Die Zeit spielt für Pita. Die Fortschrittspartei ist in weiten Bevölkerungsteilen populär. Sie hatte bei der Wahl in Bangkok von 33 Direktmandaten 32 gewonnen und stellt im Parlament 151 von 500 Abgeordneten. Pita scheiterte dennoch dabei, an der Spitze einer Koalition aus acht Parteien zum Regierungschef gewählt zu werden. Die Senatoren, die das Militär ernannt hatte, verwehrten ihm ihre Stimmen.

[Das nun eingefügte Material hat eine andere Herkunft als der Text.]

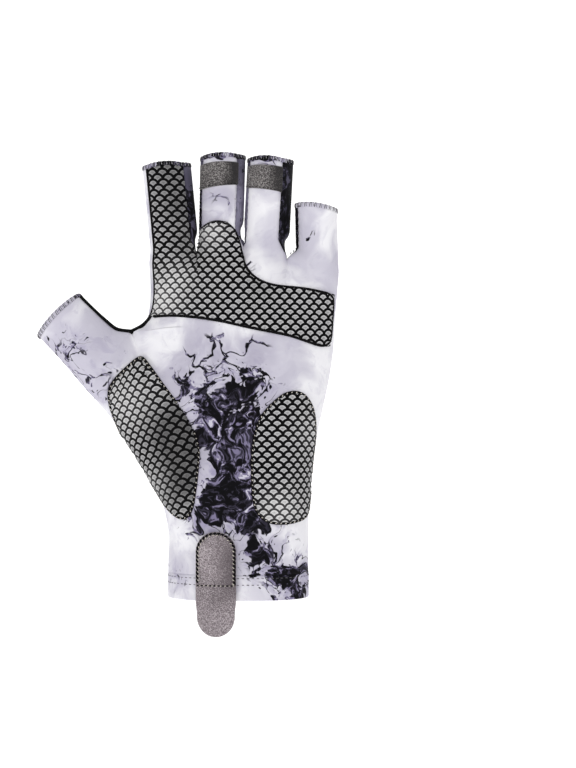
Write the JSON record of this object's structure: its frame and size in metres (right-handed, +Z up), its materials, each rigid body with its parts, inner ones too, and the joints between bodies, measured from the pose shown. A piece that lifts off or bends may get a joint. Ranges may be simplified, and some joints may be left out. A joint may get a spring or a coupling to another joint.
{
  "type": "fishing glove",
  "caption": "Left-hand fingerless fishing glove in printed stretch cloth, with scale-patterned palm grips, finger pull bands and a pull tab at the cuff, filled out as worn.",
  "frame": {"origin": "Middle of the wrist opening, in the plane of the cuff's edge. A wearer's forearm comes in here.", "axes": "+Z runs up the hand from the cuff to the fingertips, +X from the thumb to the little finger, and the palm faces -Y."},
  "size_m": [0.1411, 0.0506, 0.2257],
  "materials": {
    "printed_cloth": "smooth knitted stretch cloth with a marbled print in white, pale lavender and black",
    "side_cloth": "dark printed stretch cloth between the fingers",
    "white_cloth": "plain white stretch cloth",
    "grip": "grey microfibre under a raised black silicone net in a fish-scale pattern",
    "suede": "grey brushed microfibre suede",
    "binding": "grey overlocked thread edge",
    "piping": "black cord"
  },
  "bodies": {
    "root": {"palm_panel": "printed_cloth", "back_panel": "printed_cloth", "wrist_hem": "printed_cloth", "index_side_strip": "white_cloth", "thumb_gusset": "suede", "index_middle_fourchette": "side_cloth", "middle_ring_fourchette": "side_cloth", "ring_little_fourchette": "side_cloth", "thumb_binding": "binding", "index_binding": "binding", "middle_binding": "binding", "ring_binding": "binding", "little_binding": "binding", "crotch_piping": "piping", "palm_grip": "grip", "thumb_grip": "grip", "heel_grip": "grip", "middle_pull_band": "suede", "ring_pull_band": "suede", "pull_tab": "suede"}
  },
  "joints": []
}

Die Jahre in der Opposition bieten der Fortschrittspartei Chancen. Die Partei ist mit vielen unerfahrenen Abgeordneten ins Parlament eingezogen. Sie können nun politische Erfahrungen sammeln und sich auf die nächste Wahl, die voraussichtlich 2027 stattfinden wird, vorbereiten.
Die Beliebtheit der Fortschrittspartei ist ungebrochen. In Umfragen legt sie weiter zu. Bei der Wahl im vergangenen Jahr hatte sie 38 Prozent erhalten. Umfragen sehen sie inzwischen bei 45 Prozent. Deutlich dahinter liegt Pheu Thai, die mit Srettha Thavisin derzeit den Regierungschef stellt. Ihr werden 25 Prozent prognostiziert.
Marginalisiert sind die Parteien, die dem Militär nahestehen. In den Umfragen werden ihre Ergebnisse nicht mehr gesondert ausgewiesen. Fraglich bleibt, ob die konservative Garde dem Aufstieg der Fortschrittspartei tatenlos zusehen wird.
Die Fortschrittspartei muss bald wieder vor Gericht
Bereits am Mittwoch kommender Woche steht Pita mit seiner Partei abermals vor Gericht. Die Verfassungsrichter werden sich mit dem Vorwurf befassen, die Fortschrittspartei wolle Thailands Monarchie abschaffen.
Die Partei hatte im Wahlkampf eine Reform des Artikels 112 des thailändischen Strafgesetzbuches gefordert. Gemäss diesem wird jeder mit einer Freiheitsstrafe zwischen drei und fünfzehn Jahren bestraft, der die königliche Familie verleumdet, beleidigt oder bedroht. Die vagen Formulierungen erschweren es den Bürgern jedoch, zu verstehen, welche Handlungen diesen Straftatbestand erfüllen.
Die Klage zeigt die Nervosität der alten Garde, denn die Fortschrittspartei will den Artikel nicht abschaffen, sondern nur reformieren. Selbst dieses Ansinnen geht den Konservativen jedoch zu weit. Mittwoch kommender Woche steht das politische Schicksal von Pita und der Fortschrittspartei also erneut auf dem Spiel.